Au quotidien, Cousin découvre un décalage entre la culture locale et sa culture européenne. « Je ne parle pas le dialecte » , expose-t-il, avant de citer l’exemple de la nourriture. « Les joueurs mettaient beaucoup de sauces avec le poulet. Les sauces à l’huile de palme, d’arachide… Je leur disais que ce n’était pas concevable pour un sportif de haut niveau. Mais ils étaient habitués à manger pimenté, avec beaucoup de sauce. Je sais que moi si je mange ça, c’est impossible que je joue, je vais aller faire la sieste ! Mais, eux, il couraient partout. »

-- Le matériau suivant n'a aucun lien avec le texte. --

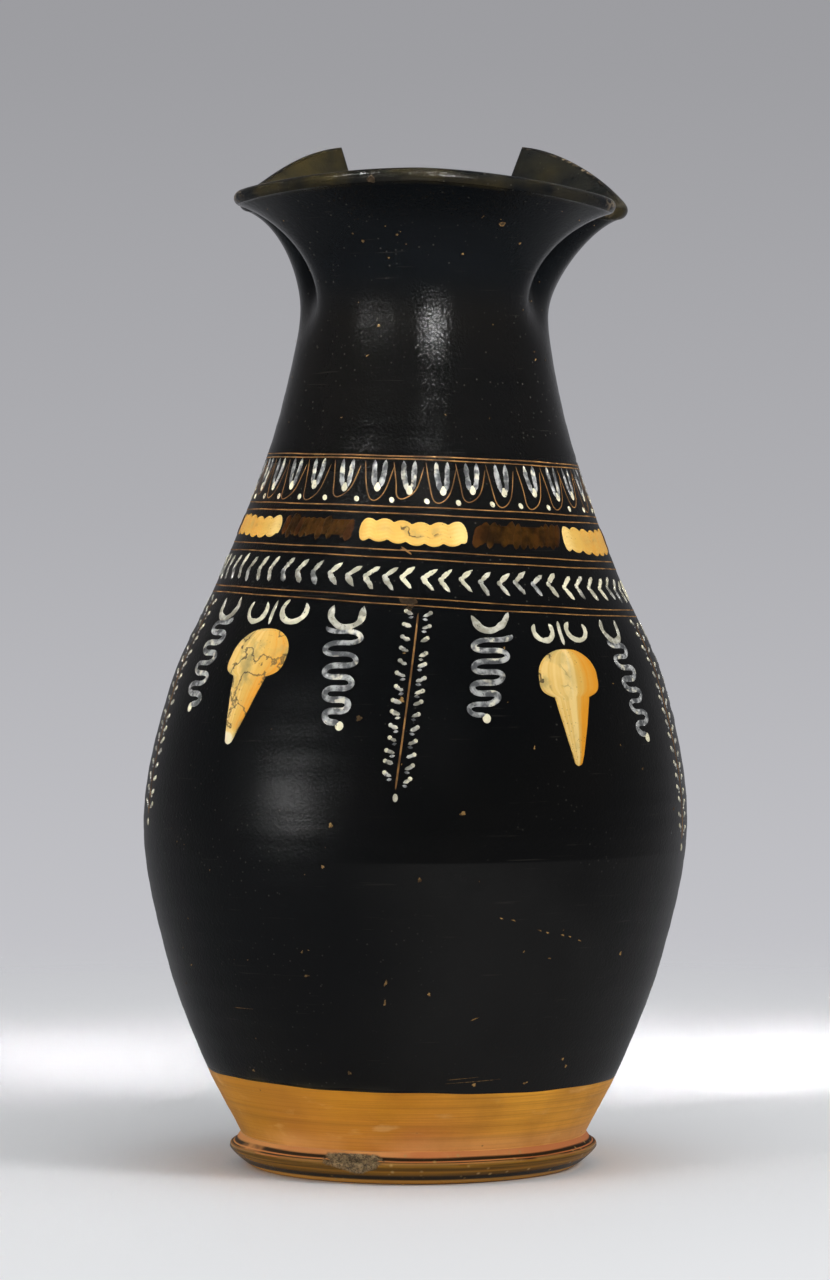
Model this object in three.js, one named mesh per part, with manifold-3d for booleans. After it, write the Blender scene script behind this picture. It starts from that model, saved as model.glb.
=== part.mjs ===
// Oinochoe: a wheel-thrown wine jug with a tall neck, a mouth pinched in at both sides, a ring foot
// and a strap handle, joined from separately made pieces with layers of luting clay.
// Millimetres, +Z up. The spout looks along -Y, the handle stands at +Y, the foot rests on z = 0.

import * as THREE from 'three';
import { mergeVertices } from 'three/addons/utils/BufferGeometryUtils.js';
import Module from 'manifold-3d';

const wasm = await Module();
wasm.setup();

// Foot: a ring with a swelling side and a shelf that slopes up to the body
const FOOT_HEIGHT = 9.0;
const FOOT_SOLE_OUTER_R = 48.0;
const FOOT_SOLE_INNER_R = 41.0;
const FOOT_EDGE_R = 53.6;
const FOOT_EDGE_Z = 5.4;
const FOOT_SHELF_DROP = 2.4;
const FOOT_HOLLOW_R = 37.5;
const FOOT_ARRIS = 0.5;
const FOOT_SWELL_SHARE = 0.4;

// Body and neck, outer face: radius at three heights, and how the wall curves between them,
// as shares of the height and of the radius from one to the next
const BASE_R = 50.4;
const BELLY_R = 79.3;
const BELLY_Z = 100;
const THROAT_R = 36.8;
const THROAT_Z = 246;
const LOWER_CURVE = [[0.226, 0.367], [0.558, 0.754]];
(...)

« Le championnat, je ne sais même pas s’il a repris »
Finalement, Cousin raccroche les crampons en 2014 avec un sentiment mitigé (après trois saisons où le FC Sapins sera resté coincé dans le ventre mou du championnat : 6e, 7e et 5e sur 14 équipes). Si Cousin a pu transmettre son expérience, le football gabonais ne progresse pas. « Les gens m’ont dit : « pourquoi tu viens ici ? Il vaut mieux que tu retournes en Europe« . Est-ce qu’ils avaient raison ? Il n’avaient pas tort. Il n’y a pas besoin d’être un grand expert du football quand tu vois que le championnat s’arrête et quand tu lis dans les journaux que les joueurs ne sont pas payés. Il y a un mois, un ami m’a dit que le championnat s’était arrêté. Je ne sais même pas s’il a repris. » D’ailleurs, vous ne trouverez plus le nom FC Sapins : le club s’appelle désormais Akanda FC.
Devenu manager général de la sélection nationale en 2014, Cousin a été nommé sélectionneur des Panthères en septembre 2018, mais l’expérience a tourné court. Revenu vivre aujourd’hui du côté de Marseille, il est à la recherche d’un projet chez les jeunes. En attendant, ce lundi, il nous a répondus en rentrant des courses de Noël. Au menu du réveillon en famille ? « Le chapon avec les pommes de terre, comme d’habitude. Il faut faire attention à la ligne… mais bon, maintenant, je ne cours plus. » Il y aura donc de la sauce dans l’assiette.